Adapun teman yang ketiga, Dia adalah amal yang mengikuti pemiliknya ke dalam kubur dan hidup bersamanya dalam kubur tersebut, dia bersamanya pada saat dibangkitkan  menghadap Alloh SUbhanahu waTa’ala. Amal itu menyertainya pada saat dikumpulkan di padang mahsyar, di atas shirot, pada saat ditimbang dan dengan amal itu pula seseorang akan memperoleh tingkat kedudukannya di surga atau di neraka.
“Barang siapa yang mengerjakan amal yang saleh maka (pahalanya)untuk dirinya sendiri dan barang siapa yang berbuat jahat maka (dosanya) atas dirinya sendiri; dan sekali-kali tidaklah Tuhanmu menganiaya hamba-hamba (Nya).” (QS. Fushilat: 46)

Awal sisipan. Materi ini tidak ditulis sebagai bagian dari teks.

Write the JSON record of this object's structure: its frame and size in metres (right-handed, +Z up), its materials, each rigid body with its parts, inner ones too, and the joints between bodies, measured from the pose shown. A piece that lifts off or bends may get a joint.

“Barang siapa yang kafir maka dia sendirilah yang menanggung (akibat) kekafirannya itu; dan barang siapa yang beramal saleh maka untuk diri mereka sendirilah mereka menyiapkan (tempat yang menyenangkan),” (QS. Al-Rum: 44)
Sebagian ulama salaf (terdahulu) berkata tentang tafsir ayat di atas atau mereka mempersiapkan bagi diri mereka kebutuhan di dalam kubur mereka. Maka amal shaleh sebagai tempat yang menyejukkan bagi  yang mengerjakannya di dalam kubur, di mana saat di dalam kubur seorang hamba tidak memiliki apapun yang pernah dinikmatinya selama di dunia seperti kasur yang empuk, bantal dan ranjang-ranjang tidur namun setiap orang akan tidur dengan ranjang amal, berbantal kebaikan atau keburukan. Maka orang yang berakal adalah orang yang membangun rumah tempat dia menetap dalam jangka waktu yang panjang, walau seandainya dia membangunnya dengan puing-puing rumahnya yang roboh yang akan ditinggalkannya maka dia tidak akan merugi, bahkan dia beruntung.
Sebagian ulama salaf berkata, “Bekerjalah untuk kepentingan duniamu sebatas lamanya masa kamu menetap padanya, dan berbuatlah untuk akheratmu sebatas lamanya kamu tinggal padanya. Al-Hasan berkata, “Seorang lelaki dari kaum muslimin mengikuti janazah saudaranya lalu pada saat jenazah diturunkan di dalam liang kuburnya lelaki itu berkata: Aku tidak mengetahui yang mengikutimu dari dunia ini kecuali tiga helai kain, demi Allah aku meningalkan rumahku dengan barang-barang yang begitu banyak, demi Allah seandainya aku diberi kesempatan untuk pulang kerumah niscaya aku akan sedekahkan rumahku untuk kepentingan diriku. Al-Hasan berkata: Maka lelaki itupun kembali dan menyedekahkannya.  Dan mereka tahu bahwa orang itu adalah Umar bin Abdul Aziz”.
Segala puji bagi Allah Tuhan semesta alam, semoga shalawat dan salam tetap tercurahkan kepada Nabi kita Muhammad Shallallaahu’alaihi wasallam dan kepada keluarga, shahabat serta seluruh pengikut beliau.wallahu a'lam.